Salı, Mart 13, 2018

Cehennem Öfkeden Çatlayacak


Bir İzlanda polisiyesi (Trapped, Ófærð) izliyordum, hikayede sevgilisinin yangında ölümüne sebep olmuş, hapis yatmış delikanlı, yaşadığı kasabaya, olayın yaşandığı yere geri dönünce, ölen kızın babası kontrolünü yitiriyor, öfkeden deliriyordu. Buralardan bakınca, yaşanan kaybı düşününce öfkesi normaldir diyebiliriz. İlginç kısımsa sonradan ortaya çıkıyordu, torun torba sahibi yaşlı adam, öfkesini kontrol edemediği için aile meclisinden, çocuklarından torunlarından özür diliyordu.

Vay demiştim izlediğimde, gel de bu hikayeyi bu topraklara uyarla...

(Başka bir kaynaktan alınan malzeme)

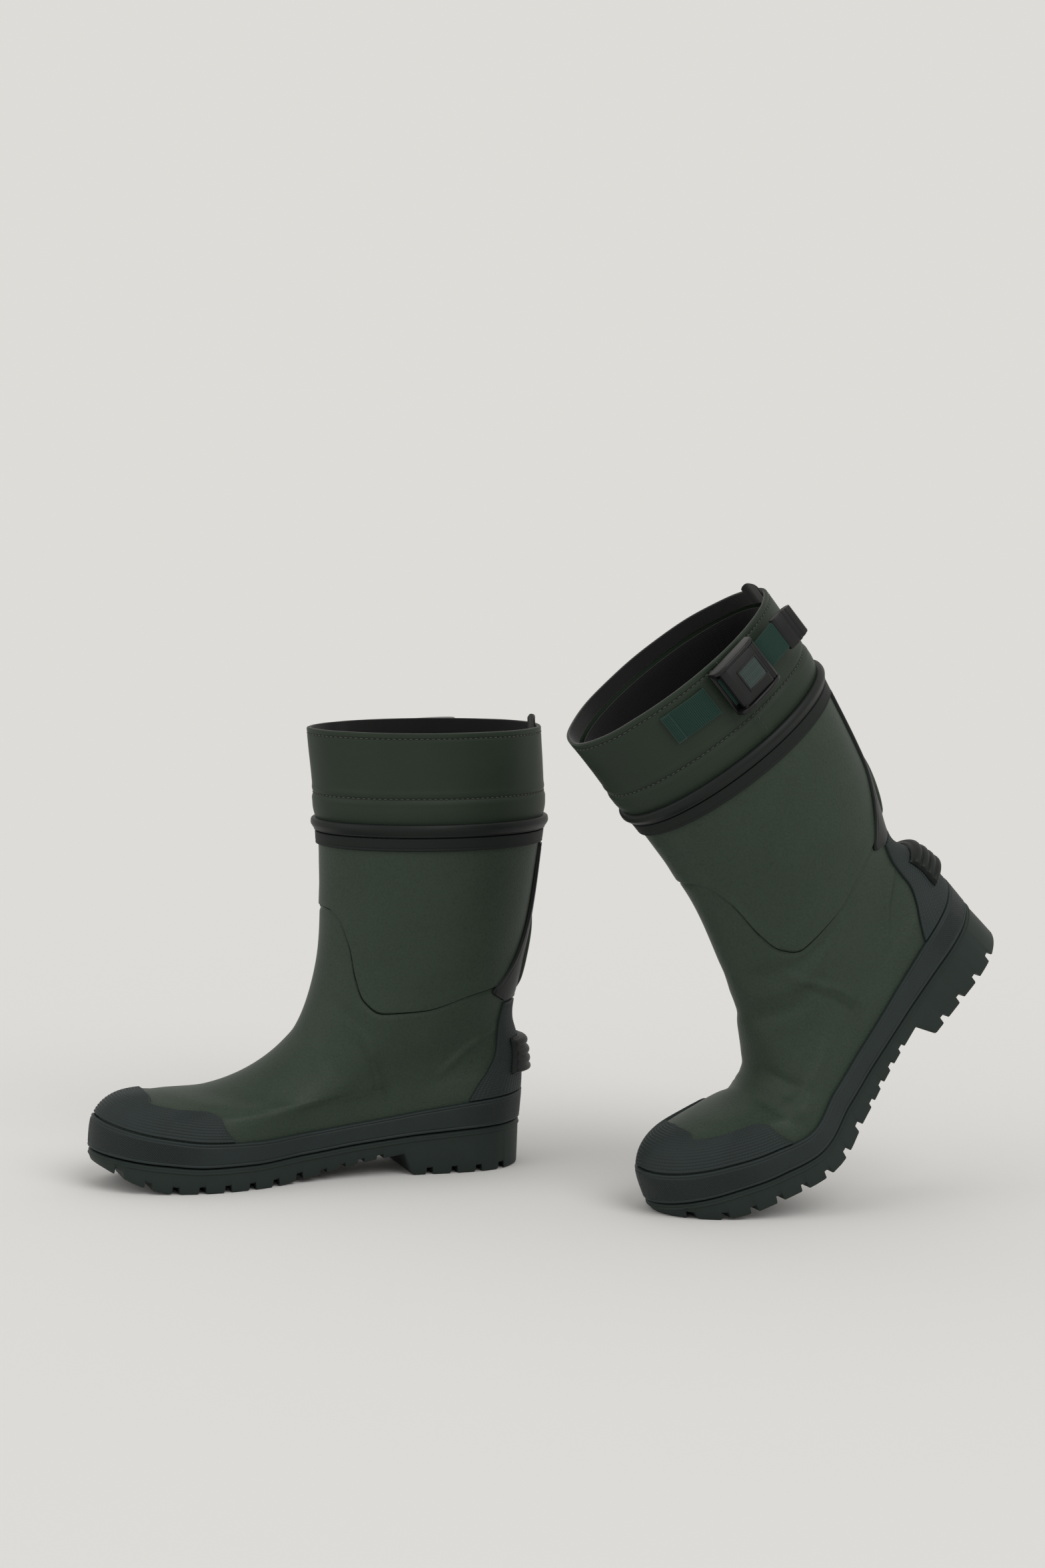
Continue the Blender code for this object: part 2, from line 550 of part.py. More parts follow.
def rod(name, radius, length, centre, segments):
    """A rod along local Y."""
    work = bmesh.new()
    place = Matrix.Translation(Vector(centre) * MM) @ Matrix.Rotation(math.pi / 2, 4, "X")
    bmesh.ops.create_cone(work, cap_ends=True, segments=segments, radius1=radius * MM, radius2=radius * MM,
                          depth=length * MM, matrix=place)
    mesh = bpy.data.meshes.new(name)
    work.to_mesh(mesh)
    work.free()
    return mesh


def cut(piece, cutters, name, mesh):
    """Cut a cutter's mesh, given in the piece's own frame, out of a piece."""
    cutter = bpy.data.objects.new(name, mesh)
    cutters.objects.link(cutter)
    cutter.parent = piece
    cutter.hide_render = True
    cutter.display_type = "WIRE"
    boolean = piece.modifiers.new(name, "BOOLEAN")
    boolean.object = cutter
    boolean.operation = "DIFFERENCE"
    boolean.solver = "EXACT"


def soften(piece, width, segments=1):
    """Round the edges of a piece."""
    bevel = piece.modifiers.new("rounded edges", "BEVEL")
    bevel.width = width * MM
    bevel.segments = segments
    bevel.limit_method = "ANGLE"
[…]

Biz bu hayatı Kuzeyliler gibi yaşamıyoruz. Bu topraklar, nefes alıp verdiğimiz gelenek intikam duygusunu yanlışlamıyor, ayıplamıyor. Göze göz, bir hak olarak meşru sayılıyor. "Allah'ın isimlerinden biri intikamdır" diye boşuna söylenmiyor...

Geçtiğimiz günlerde haksız yere, suçsuz yere aylardır hapsedilen Ahmet Şık, beraat ettiğinde "sevinmeyin, öfkelenin, öfkenizi koruyun" anlamında bir şeyler söyledi sevenlerine.

Öfkeyle intikamı ayrı ayrı, uzun uzun düşünüyorum o günden beri. Biri daha fevri ve sıcak diğeri daha planlı ve sabır içeren daha soğuk bir hissiyat içeriyor gibi geliyor bana.

Çizgi romanlarla filmlerle büyümüş biri olarak intikamcı kahramanlara aşinayım. İntikam almamış kahraman bilmiyorum. Öfkelenmemiş kahraman yok gibi geliyor bana...Kahraman hikayeleri, "haklı ve meşru intikam" hikayeleridir.

İlk bildiğim onlar...

Yirmili yaşlarımın başında sahiden korkunç bir kavgaya şahit olmuştum. Baba, öfkeden kendini kaybetmiş, zaptedilemeyen oğluna bağırıyor, onu durdurmaya, sakinleştirmeye çalışıyordu:

"Oğlum, cehennem öfkeden çatlayacak" diye sayıklar gibi bağırıyordu. Tekrar tekrar söylediği şey, beni dehşetli etkilemişti. "Bağışla, sakinleş, cana kıyma, insan kal" demek istiyordu.

Bu da galiba ucundan kıyısından aldığım bir alternatif ders.

Öyle günlerden geçiyoruz ki... O kadar çok öfkeli insan var ki... Bağıran, kahreden, unutmayacağını, affetmeyeceğini söyleyen, zulüm gören,başı dönen, kalbi duran, kanı donan...

Şöyle bir dikkat kesilin, herkes ah ediyor, vah ediyor, kahrediyor, intikamdan söz ediyor. Her laf, oraya varıyor.

Nasıl toparlayacağız, nasıl çatlamadan insan kalacağız diye düşünüyorum, bulamıyorum.

Öfkenin içinde umut var mı?

1 yorum:

  1. Merhaba. Öfkeyi diri tutma isteğinin, kendini haklı çıkarma güdüsünden geldiğini düşünüyorum, içinde barındırdığı umuttan değil. Öfke belki anlık bir duygu yükselmesi olabilir ama “öfkeyi diri tutmak”la içten içe bir intikam duygusu beslenmiyor mu? Ya da öfkeyle kazanabileceğine inanç var. Nihaî durumda öfkeyle bir yol alınmış olmuyor, öfke olunca yeni bir şey söylenemiyor. Günlük hayatımızda da görüyoruz ki “Aslında haklı olan benim!” fikri insanı öfkelendiren şey. Ama bu bizi yeni bir şey söylemeye yöneltmiyor, kazanıl(dığı düşünülen)an ilk savaşta “ee yeni bir adım var mıydı?” safhasına geçilecek ve duraklanacak. Öfkelenmeden, yakıp yıkmadan, bulanmadan ilerlemek, güzel günlere ulaşmak için çabalamak lazım gibi. “Evet biz haklıyız, gördünüz mü?” demek için değil. Sevgiler.